#### [Exercise]
Start at the line containing "obj.data.transform(world)", stop at the line containing "cad_box = [list(corner)", and set down every line in that stretch exactly as written, and nothing else.

## begin

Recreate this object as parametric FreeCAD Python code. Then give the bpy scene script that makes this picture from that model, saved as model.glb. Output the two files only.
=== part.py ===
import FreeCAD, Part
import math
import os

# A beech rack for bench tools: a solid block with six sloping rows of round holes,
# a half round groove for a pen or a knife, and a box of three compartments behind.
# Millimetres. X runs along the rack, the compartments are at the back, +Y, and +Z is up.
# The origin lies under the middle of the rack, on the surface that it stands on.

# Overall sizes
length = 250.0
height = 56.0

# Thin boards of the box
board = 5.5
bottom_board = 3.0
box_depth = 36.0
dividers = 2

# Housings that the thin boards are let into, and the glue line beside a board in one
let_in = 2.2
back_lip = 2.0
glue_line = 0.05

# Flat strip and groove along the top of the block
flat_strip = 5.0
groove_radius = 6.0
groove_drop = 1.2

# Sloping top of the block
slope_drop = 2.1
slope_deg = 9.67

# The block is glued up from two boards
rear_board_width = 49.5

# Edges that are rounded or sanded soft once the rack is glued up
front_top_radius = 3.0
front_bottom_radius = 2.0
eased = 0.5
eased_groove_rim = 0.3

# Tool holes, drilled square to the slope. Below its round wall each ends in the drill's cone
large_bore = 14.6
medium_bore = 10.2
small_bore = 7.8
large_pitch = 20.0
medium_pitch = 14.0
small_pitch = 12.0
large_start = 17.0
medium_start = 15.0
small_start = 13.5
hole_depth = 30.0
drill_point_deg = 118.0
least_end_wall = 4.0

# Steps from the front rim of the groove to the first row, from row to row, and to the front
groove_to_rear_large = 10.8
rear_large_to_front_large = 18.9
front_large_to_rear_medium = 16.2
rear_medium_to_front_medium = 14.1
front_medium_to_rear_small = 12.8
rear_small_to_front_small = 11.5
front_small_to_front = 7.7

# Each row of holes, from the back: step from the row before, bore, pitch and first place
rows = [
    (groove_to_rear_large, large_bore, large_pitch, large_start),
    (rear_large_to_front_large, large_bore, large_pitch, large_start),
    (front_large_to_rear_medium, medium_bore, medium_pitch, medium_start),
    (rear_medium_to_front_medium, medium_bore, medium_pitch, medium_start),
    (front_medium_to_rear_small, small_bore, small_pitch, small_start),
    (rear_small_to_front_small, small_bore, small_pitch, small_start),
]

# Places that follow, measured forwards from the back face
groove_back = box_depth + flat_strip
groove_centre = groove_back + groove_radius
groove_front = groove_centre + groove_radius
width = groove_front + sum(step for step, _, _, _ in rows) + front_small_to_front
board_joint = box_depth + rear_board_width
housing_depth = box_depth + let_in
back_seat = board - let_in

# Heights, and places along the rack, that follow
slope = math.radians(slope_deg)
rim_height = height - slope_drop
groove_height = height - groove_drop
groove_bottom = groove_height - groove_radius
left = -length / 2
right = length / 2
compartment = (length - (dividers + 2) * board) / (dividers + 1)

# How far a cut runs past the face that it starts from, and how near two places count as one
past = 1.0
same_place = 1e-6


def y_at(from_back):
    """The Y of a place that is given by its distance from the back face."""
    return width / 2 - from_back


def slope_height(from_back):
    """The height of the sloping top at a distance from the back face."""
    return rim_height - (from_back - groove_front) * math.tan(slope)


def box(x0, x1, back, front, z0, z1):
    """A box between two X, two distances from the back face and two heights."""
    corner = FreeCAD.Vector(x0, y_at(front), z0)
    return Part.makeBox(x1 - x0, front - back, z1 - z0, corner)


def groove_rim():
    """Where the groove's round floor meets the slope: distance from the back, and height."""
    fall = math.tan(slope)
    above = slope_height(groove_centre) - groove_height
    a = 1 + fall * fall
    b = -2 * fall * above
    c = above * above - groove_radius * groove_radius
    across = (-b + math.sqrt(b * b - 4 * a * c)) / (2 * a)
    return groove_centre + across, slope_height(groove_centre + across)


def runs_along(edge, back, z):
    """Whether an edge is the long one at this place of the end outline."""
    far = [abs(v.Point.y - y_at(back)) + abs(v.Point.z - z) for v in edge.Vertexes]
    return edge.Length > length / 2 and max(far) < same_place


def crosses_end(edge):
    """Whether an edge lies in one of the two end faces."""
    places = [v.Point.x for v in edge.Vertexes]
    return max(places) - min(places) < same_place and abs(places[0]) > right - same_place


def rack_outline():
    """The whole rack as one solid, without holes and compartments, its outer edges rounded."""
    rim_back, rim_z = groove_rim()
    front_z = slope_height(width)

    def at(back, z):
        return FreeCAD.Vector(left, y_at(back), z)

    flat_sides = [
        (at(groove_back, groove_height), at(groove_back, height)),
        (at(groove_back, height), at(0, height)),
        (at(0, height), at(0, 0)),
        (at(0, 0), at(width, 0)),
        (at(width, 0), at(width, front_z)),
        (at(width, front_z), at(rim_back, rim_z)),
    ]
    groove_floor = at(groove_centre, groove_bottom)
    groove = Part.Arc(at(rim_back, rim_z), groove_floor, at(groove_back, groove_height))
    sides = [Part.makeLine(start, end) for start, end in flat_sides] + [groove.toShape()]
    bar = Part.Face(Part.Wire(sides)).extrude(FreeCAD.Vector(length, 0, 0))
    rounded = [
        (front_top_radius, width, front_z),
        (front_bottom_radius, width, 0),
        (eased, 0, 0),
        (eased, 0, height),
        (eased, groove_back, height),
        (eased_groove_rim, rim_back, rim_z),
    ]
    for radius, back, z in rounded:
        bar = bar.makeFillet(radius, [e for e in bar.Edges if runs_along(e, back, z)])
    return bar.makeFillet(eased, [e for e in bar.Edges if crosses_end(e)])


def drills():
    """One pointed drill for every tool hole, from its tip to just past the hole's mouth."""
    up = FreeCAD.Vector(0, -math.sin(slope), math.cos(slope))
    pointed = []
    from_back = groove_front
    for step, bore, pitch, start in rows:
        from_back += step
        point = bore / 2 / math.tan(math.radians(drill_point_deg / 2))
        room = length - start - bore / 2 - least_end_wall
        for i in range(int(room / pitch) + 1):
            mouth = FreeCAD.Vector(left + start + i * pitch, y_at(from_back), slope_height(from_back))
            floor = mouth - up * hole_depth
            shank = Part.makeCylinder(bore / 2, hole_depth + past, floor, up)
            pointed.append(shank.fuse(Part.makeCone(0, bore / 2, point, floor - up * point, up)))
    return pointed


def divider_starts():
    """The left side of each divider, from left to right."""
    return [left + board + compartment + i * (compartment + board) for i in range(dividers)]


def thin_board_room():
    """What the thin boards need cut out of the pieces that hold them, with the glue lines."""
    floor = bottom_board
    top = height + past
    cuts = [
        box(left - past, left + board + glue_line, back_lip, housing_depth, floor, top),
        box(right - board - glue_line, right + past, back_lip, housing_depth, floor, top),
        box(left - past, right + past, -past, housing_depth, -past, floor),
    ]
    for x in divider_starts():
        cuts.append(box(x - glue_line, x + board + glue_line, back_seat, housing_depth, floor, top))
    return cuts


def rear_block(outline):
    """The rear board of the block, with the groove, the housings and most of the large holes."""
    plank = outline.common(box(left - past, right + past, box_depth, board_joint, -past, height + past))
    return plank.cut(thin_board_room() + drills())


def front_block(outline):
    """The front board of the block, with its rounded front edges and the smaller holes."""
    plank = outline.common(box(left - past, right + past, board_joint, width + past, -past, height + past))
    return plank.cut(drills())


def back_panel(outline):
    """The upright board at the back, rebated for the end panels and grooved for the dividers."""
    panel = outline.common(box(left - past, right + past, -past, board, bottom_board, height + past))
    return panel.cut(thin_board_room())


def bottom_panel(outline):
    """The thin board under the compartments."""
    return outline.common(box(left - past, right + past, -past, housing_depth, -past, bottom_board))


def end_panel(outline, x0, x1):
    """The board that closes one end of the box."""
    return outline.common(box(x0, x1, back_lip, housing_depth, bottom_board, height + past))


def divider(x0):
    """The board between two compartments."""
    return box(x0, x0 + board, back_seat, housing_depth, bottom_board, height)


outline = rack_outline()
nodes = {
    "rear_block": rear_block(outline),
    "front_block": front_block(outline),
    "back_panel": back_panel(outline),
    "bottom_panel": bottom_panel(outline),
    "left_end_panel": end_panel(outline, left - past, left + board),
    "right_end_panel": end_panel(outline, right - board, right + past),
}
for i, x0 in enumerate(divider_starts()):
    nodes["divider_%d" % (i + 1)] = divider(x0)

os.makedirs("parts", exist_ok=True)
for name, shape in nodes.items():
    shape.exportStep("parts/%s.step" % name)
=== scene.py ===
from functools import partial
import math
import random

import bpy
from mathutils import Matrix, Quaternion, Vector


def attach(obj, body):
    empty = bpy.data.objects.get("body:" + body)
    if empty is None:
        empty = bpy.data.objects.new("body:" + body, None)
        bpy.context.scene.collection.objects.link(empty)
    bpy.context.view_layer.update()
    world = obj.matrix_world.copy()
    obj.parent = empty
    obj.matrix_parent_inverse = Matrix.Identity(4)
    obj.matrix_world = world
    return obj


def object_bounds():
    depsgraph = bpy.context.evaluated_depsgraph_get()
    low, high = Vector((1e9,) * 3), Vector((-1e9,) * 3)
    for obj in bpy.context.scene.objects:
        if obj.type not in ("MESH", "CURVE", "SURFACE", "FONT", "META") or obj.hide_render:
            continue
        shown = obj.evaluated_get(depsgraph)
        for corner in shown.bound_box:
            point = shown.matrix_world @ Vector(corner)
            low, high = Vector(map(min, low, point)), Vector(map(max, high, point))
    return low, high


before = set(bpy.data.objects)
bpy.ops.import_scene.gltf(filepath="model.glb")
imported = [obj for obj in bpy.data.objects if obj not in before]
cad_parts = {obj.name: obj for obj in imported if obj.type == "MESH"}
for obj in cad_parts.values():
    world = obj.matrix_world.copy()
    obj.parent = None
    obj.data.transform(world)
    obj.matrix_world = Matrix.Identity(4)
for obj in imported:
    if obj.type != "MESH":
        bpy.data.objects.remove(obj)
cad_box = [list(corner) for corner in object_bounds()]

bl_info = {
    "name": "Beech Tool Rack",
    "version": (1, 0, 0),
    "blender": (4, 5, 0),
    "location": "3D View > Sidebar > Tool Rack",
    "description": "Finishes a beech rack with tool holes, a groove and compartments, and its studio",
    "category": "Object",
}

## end

#### [Written response]
    obj.data.transform(world)
    obj.matrix_world = Matrix.Identity(4)
for obj in imported:
    if obj.type != "MESH":
        bpy.data.objects.remove(obj)
cad_box = [list(corner) for corner in object_bounds()]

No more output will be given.